Microsoft makes Bing more private
Peter Cullen, chief privacy strategist at Microsoft, said that the company will completely delete data about the Internet addresses that its users search from after six months."Under our current policy, as soon as Microsoft receives a Bing search query we take steps to de-identify the data by separating it from account information that could identify the person who performed the search," Cullen said. "Then, at 18 months, we take the additional step of deleting the IP address, the de-identified cookie ID and any other cross-section IDs associated with the query."
Under the new system, data will still be de-identified straight away, but the company has shaved a whole year off the window during which it keeps its users' IP address data. This is important, because it is still possible to use cookie information with de-identified Internet protocol data to get a handle on which users are searching for what.

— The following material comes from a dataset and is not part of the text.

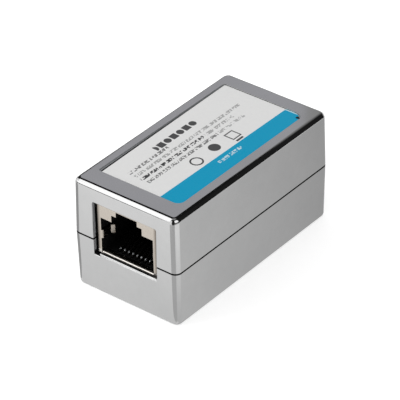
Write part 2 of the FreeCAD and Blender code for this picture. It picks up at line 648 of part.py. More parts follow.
def make_jack_housing(end, turn):
    """The moulded body: plug cavity, latch channel, slotted floor and comb, carrier bay and board pegs."""
    body = new_body(f"{end}_jack_housing", turn)
    sketch = new_sketch(body, "XY_Plane", BOARD_TOP)
    rectangle(sketch, f"-{HOUSING_SIDE}", HOUSING_SIDE, HOUSING_FRONT, HOUSING_BACK)
    extrude(body, "Pad", sketch, f"{HOUSING_TOP} - {BOARD_TOP}")
    # Step in its front foot, which stands over the casing's wall below the port.
    sketch = new_sketch(body, "XZ_Plane", f"-{HOUSING_FRONT}")
    rectangle(sketch, f"-{SHIELD_SIDE}", SHIELD_SIDE, f"{BOARD_TOP} - {OVERLAP}", FLOOR)
    extrude(body, "Pocket", sketch, f"wall - jack_setback + foot_gap - {HOUSING_GAP}")
    # Front wall with the latch steps, and the wider channel that the latch springs into behind it.
    cavity_back = f"({JACK_FACE} + cavity_depth)"
    sketch = new_sketch(body, "XZ_Plane", f"-{HOUSING_FRONT}")
    outline(sketch, plug_outline(FLOOR))
    extrude(body, "Pocket", sketch, "latch_wall")
    sketch = new_sketch(body, "XZ_Plane", f"-{cavity_back}")
    rectangle(sketch, f"-{OPENING_SIDE}", OPENING_SIDE, FLOOR, SHOULDER)
    extrude(body, "Pocket", sketch, f"{cavity_back} - {HOUSING_FRONT}", reverse=True)
    sketch = new_sketch(body, "XZ_Plane", f"-{cavity_back}")
    rectangle(sketch, "-latch_step_width / 2", "latch_step_width / 2", f"{SHOULDER} - {OVERLAP}", SLOT_TOP)
    extrude(body, "Pocket", sketch, f"{cavity_back} - {HOUSING_FRONT} - latch_wall", reverse=True)
    # Seat for the shield's rolled lip.
    sketch = new_sketch(body, "XZ_Plane", f"-{HOUSING_FRONT}")
    rectangle(sketch, f"-{OPENING_SIDE}", OPENING_SIDE,
              f"{FLOOR} - {HOUSING_GAP}", f"{FLOOR} + {OVERLAP}")
    extrude(body, "Pocket", sketch, "lip_depth")
    # Room for the spring fingers in the side walls.
    sketch = new_sketch(body, "XZ_Plane", f"-{HOUSING_FRONT}")
    low, high = f"{FINGER_FOOT} - finger_room", f"{FINGER_FOOT} + finger_height + finger_room"
    rectangle(sketch, f"-({OPENING_SIDE} + finger_room)", f"{OVERLAP} - {OPENING_SIDE}", low, high)
    rectangle(sketch, f"{OPENING_SIDE} - {OVERLAP}", f"{OPENING_SIDE} + finger_room", low, high)
    extrude(body, "Pocket", sketch, "finger_straight + finger_bump_depth + finger_tip_depth + finger_room")
    # Slots for the contacts, through the floor and up the comb wall.
    slot_front = f"{JACK_FACE} + comb_front"
    sketch = new_sketch(body, "XY_Plane", BOARD_TOP)
    first = contact_side(1)
    rectangle(sketch, f"{first} - {SLOT_HALF}", f"{first} + {SLOT_HALF}", slot_front, COMB_BACK)
    slot = extrude(body, "Pocket", sketch, "comb_height", reverse=True)
    spread_slots(body, slot)
    # Bay at the back for the contact carrier.
    bay_side = f"({CARRIER_SIDE} + carrier_clearance)"
    sketch = new_sketch(body, "XY_Plane", BOARD_TOP)
    rectangle(sketch, f"-{bay_side}", bay_side, COMB_BACK, f"{HOUSING_BACK} + {OVERLAP}")
    extrude(body, "Pocket", sketch, "carrier_height + carrier_clearance", reverse=True)
    # Pegs that locate the jack in the board.
    sketch = new_sketch(body, "XY_Plane", f"{BOARD_TOP} + {OVERLAP}")
    for side in ("-", ""):
        circle(sketch, f"{side}peg_spacing / 2", f"{JACK_FACE} + peg_depth", "peg_radius")
    extrude(body, "Pad", sketch, f"peg_length + {OVERLAP}", reverse=True)
    dress(body, "Chamfer", "peg_tip_chamfer", lambda edge: lies_at(edge, f"{BOARD_TOP} - peg_length"))
    return body


def spread_slots(body, slot):
    """Repeats a slot across the row of contacts."""
    pattern = body.newObject("PartDesign::LinearPattern", f"{body.Label}_row")
    pattern.Originals = [slot]
    pattern.Direction = ([item for item in body.Origin.OriginFeatures if item.Role == "X_Axis"][0], [""])
    pattern.setExpression("Length", bound("contact_pitch * (contact_count - 1)"))
    pattern.setExpression("Occurrences", bound("contact_count"))
    body.Tip = pattern
    doc.recompute()
    return pattern


def make_contact_carrier(end, turn):
    """The insert at the jack's back that holds the wires down on the board."""
    body = new_body(f"{end}_contact_carrier", turn)
    sketch = new_sketch(body, "XY_Plane", BOARD_TOP)
    rectangle(sketch, f"-{CARRIER_SIDE}", CARRIER_SIDE, CARRIER_FRONT, HOUSING_BACK)
    extrude(body, "Pad", sketch, "carrier_height")
    first = contact_side(1)
    sketch = new_sketch(body, "XY_Plane", BOARD_TOP)
    rectangle(sketch, f"{first} - {SLOT_HALF}", f"{first} + {SLOT_HALF}",
              f"{CARRIER_FRONT} - {OVERLAP}", f"{JACK_FACE} + tail_row_far + {SLOT_HALF}")
    groove = extrude(body, "Pocket", sketch, "wire_lift + wire_radius + slot_clearance / 2", reverse=True)
    spread_slots(body, groove)
    # Cores in its back, so that the moulding keeps an even wall.
    sketch = new_sketch(body, "XZ_Plane", f"-{HOUSING_BACK}")
    for place in ("-1", "0", "1"):
        middle = f"{place} * carrier_core_width * 4 / 3"
        rectangle(sketch, f"{middle} - carrier_core_width / 2", f"{middle} + carrier_core_width / 2",
                  f"{BOARD_TOP} + carrier_height / 2 - carrier_core_height / 4",
                  f"{BOARD_TOP} + carrier_height / 2 + carrier_core_height * 3 / 4")
    extrude(body, "Pocket", sketch, "carrier_core_depth", reverse=True)
    return body


def make_contact(end, turn, number):
    """One formed wire: tail through the board, run forward, turned over at the front and sloped back."""
    body = new_body(f"{end}_contact_{number}", turn)
    side = contact_side(number)
    tail = f"{JACK_FACE} + {tail_depth(number)}"
    tail_end = f"{BOARD_BOTTOM} - tail_reach"
    nose = f"({JACK_FACE} + front_bend_depth - front_bend_radius / tan(wire_slope * 1deg / 2))"
    tip = f"({JACK_FACE} + wire_tip_depth)"
    profile = new_sketch(body, "XY_Plane", tail_end)
    circle(profile, side, tail, "wire_radius")
    spine = new_sketch(body, "YZ_Plane", side)
    bent_path(spine, [
        (tail, tail_end),
        (tail, RUN),
        (nose, RUN),
        (tip, f"{RUN} + ({tip} - {nose}) * tan(wire_slope * 1deg)"),
    ], ["tail_bend_radius", "front_bend_radius"])
    sweep(body, profile, spine)
    return body


def make_jack(end, turn):
    """One jack's pieces; the rear jack is the front one turned about."""
    pieces = [make_jack_shield(end, turn), make_jack_housing(end, turn), make_contact_carrier(end, turn)]
    count = int(worth("contact_count"))
    return pieces + [make_contact(end, turn, number) for number in range(1, count + 1)]


def check(pieces):
    """Stops on a failed feature or on a piece that isn't one sound solid."""
    for item in doc.Objects:
        if "Invalid" in item.State or "Error" in item.State:
            raise RuntimeError(f"{item.Name} failed: {item.State}")
    for piece in pieces:
        if piece.Shape.isNull() or not piece.Shape.isValid() or len(piece.Shape.Solids) != 1:
            raise RuntimeError(f"{piece.Label} isn't one sound solid")


def main():
    pieces = [make_upper_shell(), make_lower_shell(), make_top_label(), make_circuit_board()]
    pieces += make_jack("front", 0.0)
    pieces += make_jack("rear", 180.0)
    doc.recompute()
    check(pieces)
    os.makedirs("parts", exist_ok=True)
    for piece in pieces:
        piece.Shape.exportStep(f"parts/{piece.Label}.step")
        print(piece.Label, round(piece.Shape.Volume, 2))


main()
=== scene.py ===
import math

import bmesh
import bpy
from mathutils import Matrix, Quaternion, Vector

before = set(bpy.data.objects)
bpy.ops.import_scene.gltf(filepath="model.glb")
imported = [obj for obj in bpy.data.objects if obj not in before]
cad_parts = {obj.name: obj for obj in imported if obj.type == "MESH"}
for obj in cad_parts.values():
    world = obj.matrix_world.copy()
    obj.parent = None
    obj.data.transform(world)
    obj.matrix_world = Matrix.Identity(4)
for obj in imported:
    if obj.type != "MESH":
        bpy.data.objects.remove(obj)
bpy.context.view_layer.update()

MM = 0.001

# The camera, measured from the photograph: azimuth runs from the front towards the right-hand side.
AIM = Vector((-0.226, -0.699, 11.408)) * MM
AZIMUTH = math.radians(38.971)
ELEVATION = math.radians(34.132)
ROLL = math.radians(1.191)
DISTANCE = 508.276 * MM
LENS = 237.88
SENSOR = 36.0

# Light: what a white surface facing up gets from the sky alone, and the softbox in front on the left.
SKY_LEVEL = 0.66
SOFTBOX_AZIMUTH = math.radians(308.0)
SOFTBOX_ELEVATION = math.radians(30.0)
SOFTBOX_DISTANCE = 560.0 * MM
SOFTBOX_SIZE = (460.0 * MM, 420.0 * MM)
SOFTBOX_RADIANCE = 1.9

# The table, and how much it glows for the camera and for a mirror, so that it meets the white behind it.
FLOOR_RADIUS = 450.0 * MM
FLOOR_DROP = 0.02 * MM
FLOOR_GLOW_SEEN = 0.555
FLOOR_GLOW_MIRRORED = 0.22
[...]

Compare this with Google, which keeps cookie information for the same amount of time as Microsoft, but which keeps IP addresses in full, only de-identifying them (not deleting them) after nine months.

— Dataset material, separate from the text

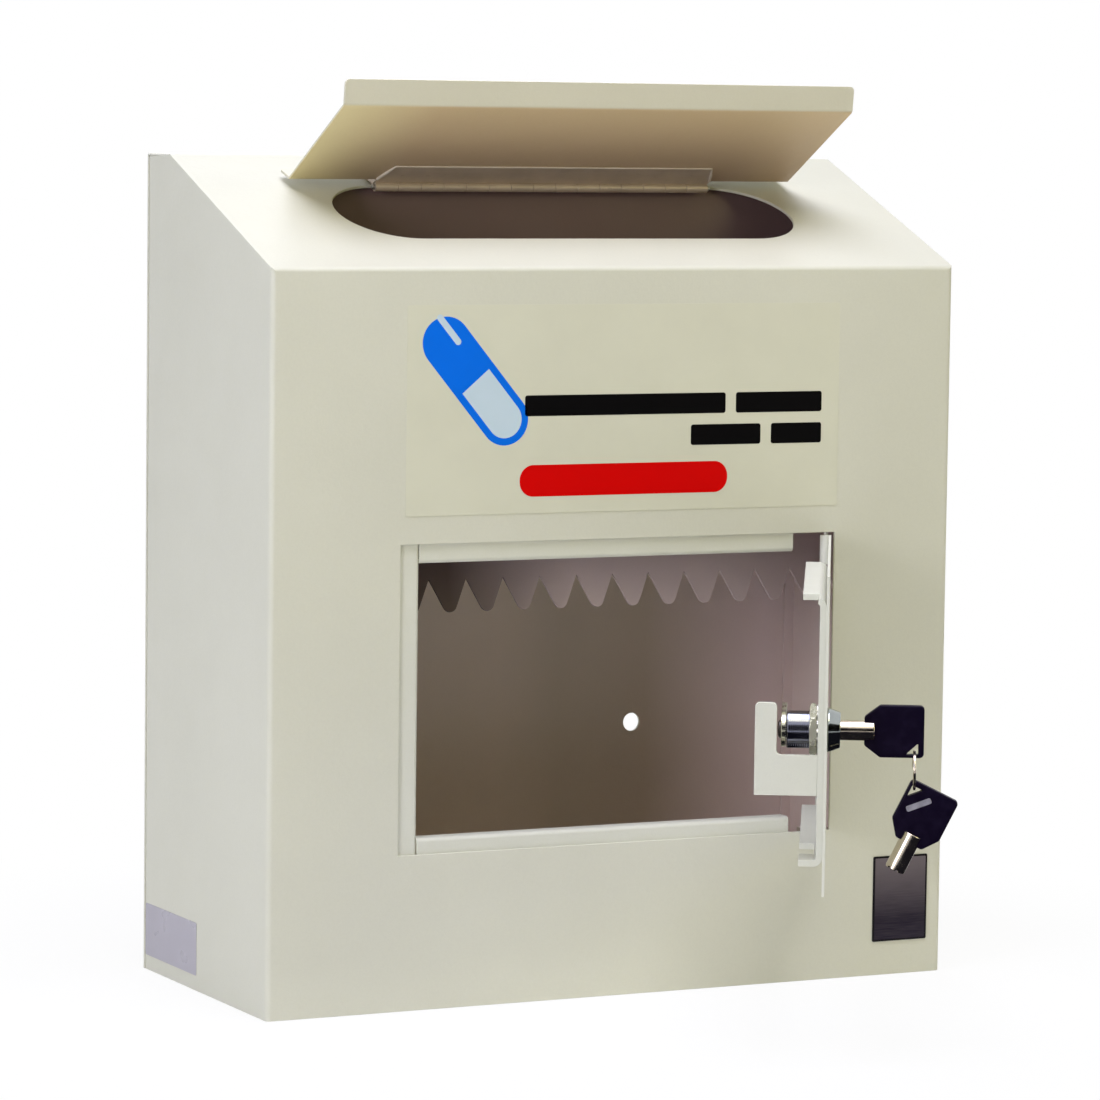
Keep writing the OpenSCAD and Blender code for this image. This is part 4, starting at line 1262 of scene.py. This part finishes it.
# Cam: a half round boss that runs into an arm with round corners, held by a domed screw
def makeCam():
    h, long, z, r = lock["camHalf"], lock["camLong"], lock["camTop"] - lock["camThick"], lock["screwR"]
    turn = np.linspace(math.pi / 2, 3 * math.pi / 2, 25)
    boss = np.stack([h * np.cos(turn), h * np.sin(turn)], 1)
    corner = roundCorners([[long - 6, -h], [long, -h], [long, h], [long - 6, h]], 2.9)
    outline = np.concatenate([boss, corner[np.abs(corner[:, 0] - long) < 3.1]])
    points, faces, caps = slab(outline, z, lock["camTop"], 0.35)
    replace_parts(joined("lockCam", [(onLock(points), faces, caps)], "lock", nutSteel, "steel"), "lock_cam")
    dome = [[0, z], [r, z], [r, z - 0.9], [r - 1.4, z - 1.6], [0, z - 1.7]]
    screw, faces = lathe(softProfile(dome, 0.4), 48, False)
    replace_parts(joined("camScrew", [(onLock(screw), faces)], "lock", lockSteel, "steel"), "cam_screw")


makeLockBody()
makeNutAndWasher()
makeCam()
print("lock")

# Keys

bow = {
    "thick": 5, "low": 16.9, "high": 44.2, "half": 12, "neck": 6.6, "shoulder": 7.2,
    "corner": 2.0, "edge": 0.8,
    "holeAt": (-7.6, 38.7), "hole": 2.9, "slant": 0.4,  # the three-cornered hole's middle and half size
    "barAt": (-3.9, 34.9), "barWay": (0.68, 0.73), "barLong": 12.0, "barWide": 2.7, "barProud": 0.12,
}


# Shank: a tube with seven round cuts in its open end, closed and domed inside the bow
def keyShank():
    r, inner, start, end, cuts = (lock[k] for k in ("tubeR", "bore", "tubeStart", "tubeEnd", "tubeCuts"))
    turn = np.linspace(0, 2 * math.pi, 24 * cuts, endpoint=False)
    # share of the pitch from the nearest cut, the first of which lies 12 degrees on
    off = (turn * cuts / (2 * math.pi) - cuts * 12 / 360 + 0.5) % 1 - 0.5
    cut = np.sqrt(np.maximum(lock["cutR"] ** 2 - (off * 2 * math.pi / cuts * r) ** 2, 0))
    soft, boreEnd = 0.25, 17  # the open end's rounding, and where the bore stops
    profile = softProfile([[r, 16.0], [r, end - 0.2], [r - 1.6, end], [0, end]], 1.2, 5)
    outside, inside = [[r - soft], [r], [r]], [[0], [inner], [inner], [inner + soft]]
    radius = np.concatenate([outside, profile[1:, :1], inside])
    rim, clear, flat = start + cut, start + soft + cut, np.ones(len(turn))
    level = [flat * z for z in (8, *profile[1:, 1], boreEnd, boreEnd)]
    height = np.stack([rim, clear, *level, clear, rim])
    return polarNet(radius, height, len(turn))


# Bow: shoulders by the shank, square at the far end, with a three-cornered hole for the ring
def keyBow():
    neck, half, low, high, hole = (bow[k] for k in ("neck", "half", "low", "high", "hole"))
    wide = low + bow["shoulder"]
    corners = [[-neck, low], [neck, low], [half, wide], [half, high], [-half, high], [-half, wide]]
    outline = roundCorners(corners, bow["corner"], 6)
    three = [[-hole, hole], [-hole, -hole], [hole - bow["slant"], hole]]
    hole = bow["holeAt"] + roundCorners(three, 0.35, 4)
    middle = np.array(bow["holeAt"]) + [-0.9, 0.9]
    points, faces = holedPlate(outline, hole, middle, -bow["thick"] / 2, bow["thick"] / 2, bow["edge"])
    return points[:, [2, 0, 1]], faces


# Small grey bar on one face of the bow, along the slanted side of the hole
def bowBar():
    along = unit(np.array(bow["barWay"]))
    way = np.stack([along, leftOf(along)])
    half = [bow["barLong"] / 2, bow["barWide"] / 2]
    corners = bow["barAt"] + np.array([[-1, -1], [1, -1], [1, 1], [-1, 1]]) * half @ way
    face = bow["thick"] / 2
    points, faces, caps = slab(roundCorners(corners, 0.8), face - 0.2, face + bow["barProud"], 0.1)
    return points[:, [2, 0, 1]], faces, caps


# Split ring: two turns of one wire, r = ring, rising by half the wire's thickness on each turn
def makeRing():
    turns = np.linspace(0, 4 * math.pi, 241)[:, None]
    wire, across = lock["wire"] / 4, 16
    around = np.linspace(0, 2 * math.pi, across, endpoint=False)
    reach = lock["ring"] + wire * np.cos(around)
    height = (turns / (4 * math.pi) - 0.5) * wire * 2 + wire * np.sin(around)
    points = np.stack([np.cos(turns) * reach, np.sin(turns) * reach, height], -1).reshape(-1, 3)
    points = points + [0, lock["hang"][0] - lock["ring"], lock["hang"][1]]
    last = len(points)
    caps = [range(across), range(last - 1, last - across - 1, -1)]
    shape = (onLock(points), gridFaces(len(turns), across, closeCols=True), caps)
    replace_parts(joined("keyRing", [shape], "ring", keySteel, "steel", 50), "key_ring")


def makeKeys():
    looks = (("Shank", keyShank(), keySteel, "lock_chrome", 50, "_tube"),
             ("Bow", keyBow(), bowPlastic, "key_plastic", None, "_bow"),
             ("BowBar", bowBar(), greyInlay, "key_plastic", None, None))
    for name, body, place in (("key", "key", onLock), ("spareKey", "spare_key", onSpare)):
        for part, shape, material, slot, sharp, node in looks:
            piece = joined(name + part, [(place(shape[0]), *shape[1:])], body, material, slot, sharp)
            if node:
                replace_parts(piece, body + node)


makeKeys()
makeRing()
print("keys")

# Labels

label = {
    "thick": 0.2, "ink": 0.05, "left": -114.5, "right": 119.5, "low": 237, "high": 337,
    "capsuleAt": (-78.6, 300.7), "tilt": -50, "capsule": (73, 25), "pale": (66, 18),  # length and width
    "shineFrom": (-14.2, 24.6), "shine": (18, 3.2),
    # left, right, low and high of each dark bar, and of the red one
    "bars": ((-52.4, 56.3, 283.6, 293.6), (62.0, 109.9, 283.6, 293.6),
             (37.4, 75.9, 268.2, 278.2), (81.7, 109.9, 268.2, 278.2)),
    "pill": (-54.8, 57.8, 245.0, 260.2),
}


# Thin shape on the front face: an outline in x and z, from one depth in front of the panel to another
def onFront(outline, near, far, r=0.02):
    points, faces, caps = slab(outline, near, far, r)
    return np.stack([points[:, 0], frontY - points[:, 2], points[:, 1]], 1), faces, caps


# Printed shapes on the film: layer counts the inks that lie under and over each other
def printed(name, outlines, material, layer=1):
    top = label["thick"] + layer * label["ink"]
    shapes = [onFront(outline, label["thick"] - 0.02, top, 0.01) for outline in outlines]
    joined(name, shapes, "box", material, "label_film")


# Capsule outline of a length and width, tilted about its middle, or only the half beyond its middle
def capsule(middle, size, half=False):
    length, width = size
    r, straight = width / 2, (length - width) / 2
    turn = np.linspace(-math.pi / 2, math.pi / 2, 25)
    end = np.stack([straight + r * np.cos(turn), r * np.sin(turn)], 1)
    outline = np.concatenate([[[0, -r]], end, [[0, r]]] if half else [end, -end])
    a = math.radians(label["tilt"])
    return np.asarray(middle) + outline @ np.array([[math.cos(a), math.sin(a)], [-math.sin(a), math.cos(a)]])


# Clear film with a blue capsule, plain dark bars in two lines and a plain red bar
def makeLabel():
    sheet = rectangle(label["left"], label["right"], label["low"], label["high"])
    film = onFront(roundCorners(sheet, 1.0), 0.0, label["thick"], 0.05)
    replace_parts(joined("frontLabel", [film], "box", labelFilm, "label_film"), "front_label")
    middle = np.array(label["capsuleAt"])
    printed("labelCapsule", [capsule(middle, label["capsule"])], blueInk)
    printed("labelCapsuleHalf", [capsule(middle, label["pale"], True)], paleBlueInk, 2)
    # a stripe of light along the dark half
    printed("labelCapsuleShine", [capsule(middle + label["shineFrom"], label["shine"])], paleBlueInk, 2)
    printed("labelBars", [roundCorners(rectangle(*bar), 1.2) for bar in label["bars"]], blackInk)
    printed("labelPill", [roundCorners(rectangle(*label["pill"]), 7.2, 10)], redInk)


plates = {
    "name": (144.3, 175.3, 17.0, 60.0), "nameThick": 0.6, "border": 1.0,  # left, right, low and high
    "side": (87.4, 154.3, 7.5, 33.5),  # front and rear, from the front panel, low and high
}


# Nameplate: black edge round a bare shaded face; the side sticker is bare silver film
def makePlates():
    x0, x1, z0, z1 = plates["name"]
    rim, thick = plates["border"], plates["nameThick"]
    edge = onFront(roundCorners(rectangle(x0, x1, z0, z1), 0.8), 0.0, thick, 0.15)
    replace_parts(joined("nameplate", [edge], "box", plateEdge, "nameplate"), "nameplate")
    bare = roundCorners(rectangle(x0 + rim, x1 - rim, z0 + rim, z1 - rim), 0.5)
    face = onFront(bare, thick - 0.02, thick + 0.04, 0.02)
    joined("nameplateFace", [face], "box", plateFace, "nameplate")
    y0, y1, z0, z1 = plates["side"]
    outline = roundCorners(rectangle(frontY + y0, frontY + y1, z0, z1), 1.0)
    points, faces, caps = slab(outline, 0.0, label["thick"], 0.05)
    sticker = np.stack([-halfW - points[:, 2], points[:, 0], points[:, 1]], 1)
    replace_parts(joined("sideLabel", [(sticker, faces, caps)], "box", silverFilm, "silver_film"), "side_label")


makeLabel()
makePlates()
print("labels")

# Finishes on the nodes that stay

stay = {
    "back_panel": creamPaintShadedInside, "base_panel": creamPaintShadedInside,
    "upper_pivot_plate": creamPaintShadedInside, "lower_pivot_plate": creamPaintShadedInside,
    "upper_pivot_pin": zincSteel, "lower_pivot_pin": zincSteel, "lock_core": lockSteel,
}
for name, material in stay.items():
    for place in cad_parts[name].material_slots:
        place.material = material
print("finishes")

In short, this seems to mean that your privacy when searching via Bing is going to be much more protected than it will be when searching via Google. Given the comments that Eric Schmidt, Google CEO, made a few weeks ago about privacy (basically, there isn't any, and users shouldn't expect it), it should give users food for thought when choosing which search engine to opt for when finding stuff online.
Microsoft has shown itself to be much more responsible about security in the past few years (in spite of recent security flaws in its Internet Explorer browser). Could it be about to claim the high ground when it comes to privacy, too?